Classical Music: Matthew Kaner Chamber Music

 
Matthew Kaner Chamber Music

Piano Trio; Suite for Cello; At night for clarinet quintet; Flight Studies for basset clarinet; Five Highland Scenes for violin and piano.

Mark Simpson - basset clarinet; Guy Johnston - cello; Bnjamin Baker - violin & Daniel Lebhardt - piano; Matthias Balzat cello.

Goldfield Ensemble: Kate Romano clarinet/ artistic director. Ncola Goldscheider - violin; Alexnadra Caldon - violin; Bridget Carey - viola; Toby Turton - cello.

Delphian: DCD34231

https://www.delphianrecords.com/products/matthew-kaner-chamber-music


Mathew Kaner is a talented composer as this debut disc of his chamber music demonstrates. In producing this album, Delphian is introducing a composer who adeptly and evocatively reveals so many characteristics of the instruments for which he writes.

Whether it be for solo cello, piano trio, or a clarinet quintet, Kaner’s music depicts so many inventive musical metaphors, firmly establishing him as a fine composer of chamber music.

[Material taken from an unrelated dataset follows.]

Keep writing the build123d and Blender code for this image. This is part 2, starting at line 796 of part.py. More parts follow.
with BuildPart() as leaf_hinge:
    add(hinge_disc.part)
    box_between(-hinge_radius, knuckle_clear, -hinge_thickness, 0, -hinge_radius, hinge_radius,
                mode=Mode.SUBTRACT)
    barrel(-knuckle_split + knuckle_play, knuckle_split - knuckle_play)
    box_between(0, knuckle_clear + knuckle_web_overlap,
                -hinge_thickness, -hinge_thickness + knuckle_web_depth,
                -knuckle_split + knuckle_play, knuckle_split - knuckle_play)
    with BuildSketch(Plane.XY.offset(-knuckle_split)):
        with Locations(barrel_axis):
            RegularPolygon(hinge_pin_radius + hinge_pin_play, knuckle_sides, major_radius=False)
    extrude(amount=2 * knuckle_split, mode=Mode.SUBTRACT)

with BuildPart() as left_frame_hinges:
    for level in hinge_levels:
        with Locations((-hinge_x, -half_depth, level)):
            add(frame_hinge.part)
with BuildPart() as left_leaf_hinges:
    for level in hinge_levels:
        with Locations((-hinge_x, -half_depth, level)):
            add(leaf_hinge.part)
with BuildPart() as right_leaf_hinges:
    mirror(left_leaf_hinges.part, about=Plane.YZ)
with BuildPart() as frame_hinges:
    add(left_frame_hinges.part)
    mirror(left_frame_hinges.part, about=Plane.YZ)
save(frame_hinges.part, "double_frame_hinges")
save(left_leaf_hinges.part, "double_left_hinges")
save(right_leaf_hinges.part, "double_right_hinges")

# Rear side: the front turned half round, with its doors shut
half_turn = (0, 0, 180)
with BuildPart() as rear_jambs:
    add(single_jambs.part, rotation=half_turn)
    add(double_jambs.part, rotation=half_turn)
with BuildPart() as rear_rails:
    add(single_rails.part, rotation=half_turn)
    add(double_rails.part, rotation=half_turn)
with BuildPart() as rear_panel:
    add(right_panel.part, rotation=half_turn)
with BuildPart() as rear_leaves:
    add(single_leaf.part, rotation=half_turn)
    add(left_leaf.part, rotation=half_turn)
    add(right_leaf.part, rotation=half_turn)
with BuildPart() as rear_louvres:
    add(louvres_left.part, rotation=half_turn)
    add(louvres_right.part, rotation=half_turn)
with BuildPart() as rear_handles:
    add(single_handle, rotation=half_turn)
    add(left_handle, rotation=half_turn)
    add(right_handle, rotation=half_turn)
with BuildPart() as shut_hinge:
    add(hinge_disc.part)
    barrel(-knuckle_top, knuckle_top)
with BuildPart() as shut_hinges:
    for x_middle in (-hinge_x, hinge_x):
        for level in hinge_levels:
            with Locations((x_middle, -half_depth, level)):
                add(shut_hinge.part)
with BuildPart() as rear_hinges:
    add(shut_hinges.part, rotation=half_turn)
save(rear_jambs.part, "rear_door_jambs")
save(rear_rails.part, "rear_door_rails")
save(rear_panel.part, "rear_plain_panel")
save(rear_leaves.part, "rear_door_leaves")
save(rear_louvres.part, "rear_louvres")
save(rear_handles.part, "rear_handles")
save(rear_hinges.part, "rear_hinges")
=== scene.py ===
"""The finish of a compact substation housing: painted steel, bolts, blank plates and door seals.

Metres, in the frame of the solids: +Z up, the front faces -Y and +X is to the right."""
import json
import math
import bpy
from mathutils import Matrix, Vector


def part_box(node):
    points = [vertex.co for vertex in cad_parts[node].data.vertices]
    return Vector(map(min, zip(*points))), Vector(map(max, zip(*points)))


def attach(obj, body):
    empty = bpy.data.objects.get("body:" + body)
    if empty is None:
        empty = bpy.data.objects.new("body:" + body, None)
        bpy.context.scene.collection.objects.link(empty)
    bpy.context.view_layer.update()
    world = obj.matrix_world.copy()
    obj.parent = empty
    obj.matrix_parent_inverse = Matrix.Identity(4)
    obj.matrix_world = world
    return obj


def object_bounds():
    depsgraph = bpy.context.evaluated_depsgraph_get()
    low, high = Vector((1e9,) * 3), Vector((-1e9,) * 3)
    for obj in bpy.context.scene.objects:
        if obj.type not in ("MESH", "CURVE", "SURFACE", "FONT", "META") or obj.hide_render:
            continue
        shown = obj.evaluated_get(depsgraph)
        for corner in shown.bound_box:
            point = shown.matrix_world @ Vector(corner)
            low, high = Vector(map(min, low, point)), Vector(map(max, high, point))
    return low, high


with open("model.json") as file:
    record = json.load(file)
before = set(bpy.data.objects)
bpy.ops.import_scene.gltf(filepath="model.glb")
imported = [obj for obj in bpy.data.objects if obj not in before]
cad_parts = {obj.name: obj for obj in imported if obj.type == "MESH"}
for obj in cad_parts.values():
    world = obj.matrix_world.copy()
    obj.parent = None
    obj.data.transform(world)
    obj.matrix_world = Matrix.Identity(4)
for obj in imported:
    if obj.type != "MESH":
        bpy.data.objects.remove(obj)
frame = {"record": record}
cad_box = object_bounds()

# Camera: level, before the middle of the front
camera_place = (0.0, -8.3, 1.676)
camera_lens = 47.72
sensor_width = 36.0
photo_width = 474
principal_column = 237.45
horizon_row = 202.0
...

These are works that would make interesting additions to repertoire at the copious chamber concerts that take place the length and breadth of the UK every week.

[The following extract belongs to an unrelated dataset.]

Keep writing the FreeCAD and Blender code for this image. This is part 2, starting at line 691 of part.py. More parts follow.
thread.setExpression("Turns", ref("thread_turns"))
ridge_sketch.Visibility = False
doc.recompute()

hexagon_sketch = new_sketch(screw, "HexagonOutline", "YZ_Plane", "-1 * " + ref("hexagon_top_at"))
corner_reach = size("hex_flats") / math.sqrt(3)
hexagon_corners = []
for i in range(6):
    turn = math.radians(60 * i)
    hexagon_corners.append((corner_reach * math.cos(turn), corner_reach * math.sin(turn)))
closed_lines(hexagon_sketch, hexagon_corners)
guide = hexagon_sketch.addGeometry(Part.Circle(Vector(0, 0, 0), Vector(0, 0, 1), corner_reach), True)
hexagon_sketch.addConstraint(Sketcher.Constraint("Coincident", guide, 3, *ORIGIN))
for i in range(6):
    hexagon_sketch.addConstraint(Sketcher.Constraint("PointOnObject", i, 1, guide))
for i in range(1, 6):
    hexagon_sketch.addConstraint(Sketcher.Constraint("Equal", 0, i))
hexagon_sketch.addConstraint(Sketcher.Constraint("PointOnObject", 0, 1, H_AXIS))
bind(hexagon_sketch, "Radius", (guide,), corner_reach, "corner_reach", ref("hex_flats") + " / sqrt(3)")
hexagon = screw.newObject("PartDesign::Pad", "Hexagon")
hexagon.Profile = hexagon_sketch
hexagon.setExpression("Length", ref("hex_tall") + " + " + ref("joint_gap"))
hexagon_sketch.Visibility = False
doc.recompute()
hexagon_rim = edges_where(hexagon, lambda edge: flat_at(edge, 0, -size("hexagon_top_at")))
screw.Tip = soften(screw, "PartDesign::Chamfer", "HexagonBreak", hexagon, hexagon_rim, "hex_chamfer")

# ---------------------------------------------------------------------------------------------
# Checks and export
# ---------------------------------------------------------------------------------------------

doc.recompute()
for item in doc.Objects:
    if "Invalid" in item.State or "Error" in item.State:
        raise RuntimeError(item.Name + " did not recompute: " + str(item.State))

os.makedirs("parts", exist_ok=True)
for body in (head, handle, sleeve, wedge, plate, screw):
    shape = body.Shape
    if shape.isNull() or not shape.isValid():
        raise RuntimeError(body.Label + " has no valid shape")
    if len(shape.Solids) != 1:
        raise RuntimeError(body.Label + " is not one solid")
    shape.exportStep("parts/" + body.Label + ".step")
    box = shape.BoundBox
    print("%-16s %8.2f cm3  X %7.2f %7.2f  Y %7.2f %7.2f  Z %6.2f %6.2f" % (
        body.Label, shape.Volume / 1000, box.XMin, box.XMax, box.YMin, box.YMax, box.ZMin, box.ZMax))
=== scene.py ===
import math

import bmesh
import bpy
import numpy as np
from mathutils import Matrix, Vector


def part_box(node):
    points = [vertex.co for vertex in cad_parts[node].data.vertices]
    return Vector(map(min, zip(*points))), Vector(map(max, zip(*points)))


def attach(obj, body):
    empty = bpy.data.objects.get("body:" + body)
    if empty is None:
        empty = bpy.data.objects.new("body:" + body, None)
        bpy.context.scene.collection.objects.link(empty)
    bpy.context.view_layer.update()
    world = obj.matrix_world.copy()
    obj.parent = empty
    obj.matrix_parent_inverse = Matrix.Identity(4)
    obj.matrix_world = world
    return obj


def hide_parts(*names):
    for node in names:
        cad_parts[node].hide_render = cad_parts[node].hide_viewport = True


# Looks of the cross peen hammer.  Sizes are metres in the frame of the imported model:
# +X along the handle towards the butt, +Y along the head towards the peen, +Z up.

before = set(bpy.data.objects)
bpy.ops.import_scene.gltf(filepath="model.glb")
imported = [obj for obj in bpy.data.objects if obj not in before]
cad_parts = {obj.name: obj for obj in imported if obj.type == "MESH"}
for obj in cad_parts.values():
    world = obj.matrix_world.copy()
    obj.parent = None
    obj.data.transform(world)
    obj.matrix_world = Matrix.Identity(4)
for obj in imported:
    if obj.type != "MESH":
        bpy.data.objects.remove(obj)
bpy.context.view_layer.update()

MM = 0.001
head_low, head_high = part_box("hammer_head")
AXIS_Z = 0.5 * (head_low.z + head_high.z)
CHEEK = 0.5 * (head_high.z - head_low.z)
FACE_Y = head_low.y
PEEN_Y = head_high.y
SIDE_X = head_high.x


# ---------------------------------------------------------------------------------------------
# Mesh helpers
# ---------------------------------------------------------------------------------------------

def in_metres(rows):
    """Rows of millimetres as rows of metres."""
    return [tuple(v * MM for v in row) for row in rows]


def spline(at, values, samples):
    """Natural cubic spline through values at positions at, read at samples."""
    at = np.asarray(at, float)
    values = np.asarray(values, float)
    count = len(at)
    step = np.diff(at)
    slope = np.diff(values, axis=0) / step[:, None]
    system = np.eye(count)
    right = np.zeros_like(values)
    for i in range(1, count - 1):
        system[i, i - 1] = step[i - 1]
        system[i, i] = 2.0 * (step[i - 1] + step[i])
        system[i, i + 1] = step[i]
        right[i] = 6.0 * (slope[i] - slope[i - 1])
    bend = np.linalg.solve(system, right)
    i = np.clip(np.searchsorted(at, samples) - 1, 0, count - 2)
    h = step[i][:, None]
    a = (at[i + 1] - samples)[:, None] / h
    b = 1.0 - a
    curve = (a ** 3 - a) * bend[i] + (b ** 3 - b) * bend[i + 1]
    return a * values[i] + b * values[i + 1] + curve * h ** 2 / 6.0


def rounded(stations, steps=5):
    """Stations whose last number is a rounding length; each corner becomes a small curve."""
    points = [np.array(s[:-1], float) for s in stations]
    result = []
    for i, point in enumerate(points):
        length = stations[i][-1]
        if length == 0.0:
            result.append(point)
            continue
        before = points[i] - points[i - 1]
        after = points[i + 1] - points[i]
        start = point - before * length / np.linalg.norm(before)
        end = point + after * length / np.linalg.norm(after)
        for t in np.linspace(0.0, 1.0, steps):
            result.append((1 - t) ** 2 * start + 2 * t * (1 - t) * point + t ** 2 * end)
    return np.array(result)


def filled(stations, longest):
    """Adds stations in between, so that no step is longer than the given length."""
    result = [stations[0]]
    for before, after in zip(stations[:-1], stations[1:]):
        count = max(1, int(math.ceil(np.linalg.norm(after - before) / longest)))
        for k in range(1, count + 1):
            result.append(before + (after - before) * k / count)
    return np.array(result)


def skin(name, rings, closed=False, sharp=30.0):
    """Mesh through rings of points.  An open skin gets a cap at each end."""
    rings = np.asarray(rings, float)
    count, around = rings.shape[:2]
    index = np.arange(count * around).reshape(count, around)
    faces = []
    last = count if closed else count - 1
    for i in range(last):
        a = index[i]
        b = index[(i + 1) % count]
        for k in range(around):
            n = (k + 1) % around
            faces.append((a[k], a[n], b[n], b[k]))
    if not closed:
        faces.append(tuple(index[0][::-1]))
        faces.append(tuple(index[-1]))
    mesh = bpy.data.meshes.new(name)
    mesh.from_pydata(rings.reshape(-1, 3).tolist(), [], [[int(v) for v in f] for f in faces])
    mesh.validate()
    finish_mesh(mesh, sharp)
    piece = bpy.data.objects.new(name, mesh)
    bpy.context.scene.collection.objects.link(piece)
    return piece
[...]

As an introduction to his music, the 36-year-old Kaner is joined by gifted musicians who skilfully bring each composition to life. The textural elements of each score show an in-depth understanding for the different instruments.

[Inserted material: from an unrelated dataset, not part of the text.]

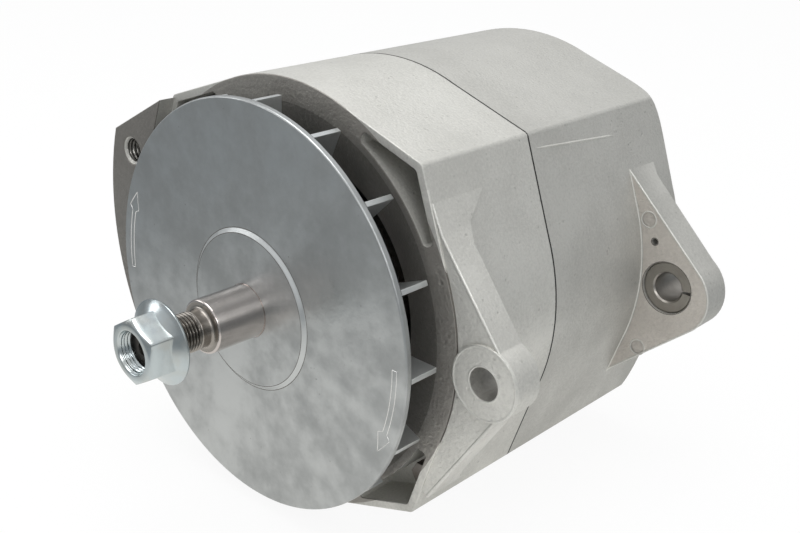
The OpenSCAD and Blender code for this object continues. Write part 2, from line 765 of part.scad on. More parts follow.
module front_bearing_seals() color([0.12, 0.12, 0.12])
    for (y = [front_y + 0.4, front_end_y - 1.6])
        ring(ball_track_r - ball_d * 0.3 + 0.4, ball_track_r + ball_d * 0.42 - fit_gap, y, y + 1.2);

module bearing_retainer_plate() color([0.50, 0.51, 0.53]) difference() {
    ring(ball_track_r + ball_d * 0.35, hub_r - 1, front_end_y, front_end_y + retainer_t);
    for (k = [0 : 2])
        spin(30 + 120 * k) at(retainer_screw_r, 0)
            rod(screw_d / 2 + fit_gap, front_end_y - 1, front_end_y + retainer_t + 1);
}

module retainer_screws() color([0.50, 0.50, 0.52])
    for (k = [0 : 2])
        spin(30 + 120 * k) at(retainer_screw_r, 0) {
            rod(screw_d / 2, front_end_y - 8, front_end_y + retainer_t);
            rod(screw_d * 0.9, front_end_y + retainer_t, front_end_y + retainer_t + 2.2);
        }

// Claws that reach from y_root to y_tip and narrow on the way, joined to the disc at their roots
module claws(y_root, y_tip, turn) {
    root_w = 2 * PI * rotor_r / claw_count * 0.37;
    tip_w = root_w * 0.55;
    y_disc = y_root + sign(y_tip - y_root) * pole_t;
    for (k = [0 : claw_count - 1])
        spin(turn + 360 / claw_count * k) intersection() {
            union() {
                ring(claw_in_r, rotor_r, min(y_root, y_tip), max(y_root, y_tip));
                ring(disc_r - 2, rotor_r, min(y_root, y_disc), max(y_root, y_disc));
            }
            translate([core_r, 0, 0]) rotate([90, 0, 90]) linear_extrude(rotor_r)
                polygon([[y_root, -root_w / 2], [y_tip, -tip_w / 2],
                    [y_tip, tip_w / 2], [y_root, root_w / 2]]);
        }
}

module rotor_pole_front() color([0.38, 0.37, 0.36]) {
    end = rotor_y + rotor_l;
    ring(shaft_core_r + fit_gap, disc_r, rotor_y, rotor_y + pole_t);
    ring(shaft_core_r + fit_gap, core_r, rotor_y, end);
    claws(rotor_y, end - 5, 0);
}

module rotor_pole_rear() color([0.36, 0.35, 0.34]) {
    end = rotor_y + rotor_l;
    ring(support_r + 4, disc_r, end - pole_t, end);
    claws(end, rotor_y + 5, 180 / claw_count);
}

module rotor_pole_ring() color([0.60, 0.60, 0.60])
    ring(claw_in_r - 3, claw_in_r - fit_gap, coil_mid_y - 5.5, coil_mid_y + 5.5);

module field_coil() color([0.60, 0.28, 0.12])
    ring(coil_in_r + fit_gap, coil_r, coil_mid_y - coil_l / 2, coil_mid_y + coil_l / 2);

module field_coil_bobbin() color([0.20, 0.18, 0.16]) {
    y0 = coil_mid_y - coil_l / 2;
    y1 = coil_mid_y + coil_l / 2;
    ring(support_r + fit_gap, coil_in_r, y0 - bobbin_t, y1 + bobbin_t);
    ring(support_r + fit_gap, coil_r + 0.5, y0 - bobbin_t, y0);
    ring(support_r + fit_gap, coil_r + 0.5, y1, y1 + bobbin_t);
}

module coil_support() color([0.42, 0.41, 0.40]) difference() {
    union() {
        ring(support_in_r, support_r, coil_mid_y - coil_l / 2 - bobbin_t - 1, web_y);
        ring(support_in_r, support_screw_r + 6, web_y - support_flange_t, web_y);
    }
    for (a = web_arm_a)
        at(support_screw_r, a) rod(screw_d / 2 + fit_gap, web_y - support_flange_t - 1, web_y + 1);
}

module support_screws() color([0.50, 0.50, 0.52])
    for (a = web_arm_a)
        at(support_screw_r, a)
            screw(screw_d, web_y - support_flange_t, web_y + web_t, screw_d * 1.8, 2.4);

module stator_core() color([0.30, 0.30, 0.31])
    slab(stack_y, stack_y + stack_l) difference() {
        circle(r = stator_r);
        circle(r = stator_in_r);
        for (k = [0 : slot_count - 1]) rotate(360 / slot_count * k) {
            translate([stator_in_r - 1, -1.2]) square([slot_mouth + 2, 2.4]);
            translate([stator_in_r + slot_mouth, -slot_w / 2]) square([slot_depth, slot_w]);
        }
    }

module winding_crown(y0, y1) {
    r0 = stator_in_r + slot_mouth + 0.4;
    r1 = stator_in_r + slot_mouth + slot_depth;
    turned() polygon([[r0, y0 + 3], [r0 + 3, y0], [r1 - 1, y0], [r1 + 2, y0 + 3],
        [r1 + 2, y1 - 3], [r1 - 1, y1], [r0 + 3, y1], [r0, y1 - 3]]);
}

module stator_windings() color([0.55, 0.27, 0.12]) {
    bar_w = slot_w - 0.6;
    winding_crown(stack_y - winding_l, stack_y - 0.4);
    winding_crown(stack_y + stack_l + 0.4, stack_y + stack_l + winding_l);
    slab(stack_y - 2, stack_y + stack_l + 2)
        for (k = [0 : slot_count - 1]) rotate(360 / slot_count * k)
            translate([stator_in_r + slot_mouth + 0.7, -bar_w / 2]) square([slot_depth - 1, bar_w]);
}

module phase_leads() color([0.62, 0.30, 0.14])
    for (a = lead_a) {
        y_bar = neg_y + neg_plate_t + plate_gap / 2;
        at(lead_r, a) rod(1.5, stack_y + stack_l + winding_l, y_bar);
        spin(a) translate([neg_diode_r - 2, y_bar - 0.7, -2])
            cube([lead_r - neg_diode_r + 4.5, 1.4, 4]);
    }

module rear_bearing_outer_race() color([0.60, 0.61, 0.63])
    ring(roller_track_r + roller_d / 2 + track_gap, rear_od / 2, rear_bearing_y, rear_bearing_end);

module rear_bearing_inner_race() color([0.60, 0.61, 0.63])
    ring(rear_bore_d / 2 + fit_gap, roller_track_r - roller_d / 2 - track_gap,
        rear_bearing_y, rear_bearing_end);

module rear_bearing_rollers() color([0.75, 0.76, 0.78])
    for (k = [0 : roller_count - 1])
        at(roller_track_r, 360 / roller_count * k)
            rod(roller_d / 2, rear_bearing_y + 1.5, rear_bearing_y + 1.5 + roller_l);

module rear_bearing_cage() color([0.70, 0.58, 0.35]) difference() {
    ring(roller_track_r - 1.1, roller_track_r + 1.1, rear_bearing_y + 0.4, rear_bearing_end - 0.4);
    for (k = [0 : roller_count - 1])
        at(roller_track_r, 360 / roller_count * k)
            rod(roller_d / 2 + track_gap, rear_bearing_y + 1.5 - track_gap,
                rear_bearing_y + 1.5 + roller_l + track_gap);
}

// Horseshoe plate that carries three diodes at the radius diode_r
module rectifier_plate(y0, t, diode_r) {
    difference() {
        slab(y0, y0 + t) sector(plate_in_r, plate_out_r, -6, 168);
        for (a = lead_a)
            at(diode_r, a) rod(diode_d / 2 + fit_gap, y0 - 1, y0 + t + 1);
        for (a = plate_screw_a)
            at(plate_screw_r, a) rod(screw_d / 2 + fit_gap, y0 - 1, y0 + t + 1);
    }
}

module negative_plate() color([0.66, 0.66, 0.65])
    rectifier_plate(neg_y, neg_plate_t, neg_diode_r);

module positive_plate() color([0.68, 0.68, 0.67])
    rectifier_plate(pos_y, pos_plate_t, pos_diode_r);

module plate_insulators() color([0.75, 0.20, 0.15])
    for (a = plate_screw_a)
        at(plate_screw_r, a)
            ring(screw_d / 2 + fit_gap, screw_d / 2 + 2.5, neg_y + neg_plate_t, pos_y);

module plate_screws() color([0.50, 0.50, 0.52])
    for (a = plate_screw_a)
        at(plate_screw_r, a) {
            rod(screw_d / 2, neg_y - rib_grip, pos_y + pos_plate_t);
            rod(screw_d * 0.8, pos_y + pos_plate_t, pos_y + pos_plate_t + 2);
        }

module diodes() color([0.45, 0.45, 0.46])
    for (a = lead_a) {
        y_bar = neg_y + neg_plate_t + plate_gap / 2;
        at(neg_diode_r, a) {
            rod(diode_d / 2, neg_y, neg_y + neg_plate_t + 1.4);
            rod(0.9, neg_y + neg_plate_t + 1.4, y_bar - 0.7);
        }
        at(pos_diode_r, a) {
            rod(diode_d / 2, pos_y - 1.4, pos_y + pos_plate_t);
            rod(0.9, y_bar + 0.7, pos_y - 1.4);
        }
    }

module regulator() color([0.15, 0.15, 0.16]) difference() {
    slab(neg_y, neg_y + regulator_h)
        translate([-regulator_x, regulator_z[0]])
            square([2 * regulator_x, regulator_z[1] - regulator_z[0]]);
    for (s = [-1, 1])
        translate([s * regulator_screw[0], 0, regulator_screw[1]])
            rod(screw_d / 2 + fit_gap, neg_y - 1, neg_y + regulator_h + 1);
}

module regulator_screws() color([0.50, 0.50, 0.52])
    for (s = [-1, 1])
        translate([s * regulator_screw[0], 0, regulator_screw[1]]) {
            rod(screw_d / 2, neg_y - rib_grip, neg_y + regulator_h);
            rod(screw_d * 0.9, neg_y + regulator_h, neg_y + regulator_h + 2);
        }

module capacitor() color([0.60, 0.60, 0.62])
    at(capacitor_at[0], capacitor_at[1]) rod(capacitor_r, neg_y, neg_y + capacitor_l);

module output_stud() color([0.72, 0.60, 0.36])
    at(output_at[0], output_at[1]) {
        rod(output_shank_d / 2, pos_y + pos_plate_t, output_nut_y);
        rod(output_d / 2, output_nut_y - 1, rear_y + output_l);
    }

module output_insulator() color([0.60, 0.12, 0.10])
    at(output_at[0], output_at[1]) {
        ring(output_shank_d / 2 + fit_gap, output_shank_d / 2 + insulator_t - fit_gap,
            cover_y, rear_y);
        ring(output_shank_d / 2 + fit_gap, output_shank_d / 2 + insulator_t + 3,
            rear_y, washer_y);
    }

module output_nut() color([0.72, 0.60, 0.36])
    at(output_at[0], output_at[1]) difference() {
        union() {
            rod(output_shank_d, washer_y, washer_y + 1.4);
            hex(output_shank_d * 1.5, washer_y + 1.4, output_nut_y);
        }
        rod(output_shank_d / 2 + fit_gap, rear_y + 1, output_nut_y + 1);
    }

module signal_studs() color([0.72, 0.60, 0.36])
    for (p = signal_at)
        at(p[0], p[1]) rod(signal_d / 2, cover_y - 2, rear_y + signal_l);

module signal_insulators() color([0.14, 0.14, 0.15])
    for (p = signal_at)
        at(p[0], p[1]) {
            ring(signal_d / 2 + fit_gap, signal_d / 2 + 3 - fit_gap, cover_y, rear_y);
            ring(signal_d / 2 + fit_gap, signal_d / 2 + 4.5, rear_y, rear_y + 2);
        }

module ground_screw() color([0.50, 0.50, 0.52])
    at(ground_at[0], ground_at[1]) {
        rod(through_d / 2, rear_y - 12, rear_y + 1);
        hex(through_d * 1.6, rear_y, rear_y + 4);
    }

drive_end_frame();
rear_frame();
rear_cover();
cover_screws();
through_bolts();
pivot_bushing();
fan();
fan_collar();
rotor_shaft();
pulley_nut();
front_bearing_outer_race();
front_bearing_inner_race();
front_bearing_balls();
front_bearing_cage();
front_bearing_seals();
bearing_retainer_plate();
retainer_screws();
rotor_pole_front();
rotor_pole_rear();
rotor_pole_ring();
field_coil();
field_coil_bobbin();
coil_support();
support_screws();
stator_core();
stator_windings();
phase_leads();
rear_bearing_outer_race();
rear_bearing_inner_race();
rear_bearing_rollers();
rear_bearing_cage();
negative_plate();
positive_plate();
plate_insulators();
plate_screws();
diodes();
regulator();
regulator_screws();
capacitor();
output_stud();
output_insulator();
output_nut();
signal_studs();
signal_insulators();
ground_screw();
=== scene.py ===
"""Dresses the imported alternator: cast skins, ground and plated steel, threads, windings and small hardware.

The frame is the CAD frame in metres: the shaft axis is Y, the drive end points to -Y and Z is up. Profiles, paths
and zones are written in millimetres of that frame, and new_piece brings them to metres.
"""

import bpy
import numpy as np
from mathutils import Matrix, Vector


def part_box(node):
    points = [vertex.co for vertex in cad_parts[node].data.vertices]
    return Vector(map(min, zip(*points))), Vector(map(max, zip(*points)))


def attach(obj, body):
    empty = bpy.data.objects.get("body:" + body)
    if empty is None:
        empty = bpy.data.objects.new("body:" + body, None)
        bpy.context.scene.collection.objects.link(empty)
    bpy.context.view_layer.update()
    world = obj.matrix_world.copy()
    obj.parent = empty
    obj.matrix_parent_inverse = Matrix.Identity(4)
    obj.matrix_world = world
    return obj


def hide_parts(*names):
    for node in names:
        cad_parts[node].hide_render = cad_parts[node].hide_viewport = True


bl_info = {
    "name": "Alternator finish",
    "version": (1, 0, 0),
    "blender": (4, 5, 0),
    "location": "View3D > Sidebar > Alternator",
    "description": "Finishes the packed alternator and sets its studio stage",
    "category": "Object",
}

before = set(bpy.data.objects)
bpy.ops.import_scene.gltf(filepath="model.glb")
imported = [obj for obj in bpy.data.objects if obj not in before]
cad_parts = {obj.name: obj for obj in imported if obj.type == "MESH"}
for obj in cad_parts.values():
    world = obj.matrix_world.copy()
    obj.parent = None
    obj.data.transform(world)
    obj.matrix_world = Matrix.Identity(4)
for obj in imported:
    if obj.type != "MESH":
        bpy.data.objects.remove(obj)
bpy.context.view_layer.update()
MM = 0.001
TURN = 2 * np.pi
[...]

His music has moments of beauty, hauntingly so, especially At Night, which is made up of a pair of movements inspired on the theme of night. The Goldfield Ensemble superbly help convey the storytelling. The sweeping phrases in Flight Studies for basset clarinet with its deep resonant sounds certainly depicts the flight patterns of a kestrel and swift. The instrument’s tonal colours that Mark Simpson so adroitly displays are captivating.

The Suite for Cello produces the same sentiment as in Flight Studies, Kaner’s ability to appreciate the cello’s rich colours enables Guy Johnston to create the intensity that drove Kaner to write the 2020 work during lockdown, and so we feel the unease, uncertainly and the melancholy that this period had on our lives. Yet, as Kaner writes in the notes, ’there are also moments of hope and anticipation'.

The first movement of the Piano Trio 'Glints in the water', expressively enables the listener to think around the titles and be taken to a deeper level as the cello, piano and violin create the expansive lines that Kaner produced. 'Ripples' is more mediative, and the last movement inspired by a ‘beautiful pieces of textile art by my mother, Sabine Kaner, entitled Eroded Lines’ captures the individual textural colours of each instrument and the brilliance of the compositional writing is that they blend and complement each other.

As a debut disc of contemporary music this is an album that has a lot to offer, it is infused with a composer’s personality whose acuity and creative vision is vividly and descriptively exhibited. His melodic lines and rhythmic pulse cement his credentials as an innovative and original composer.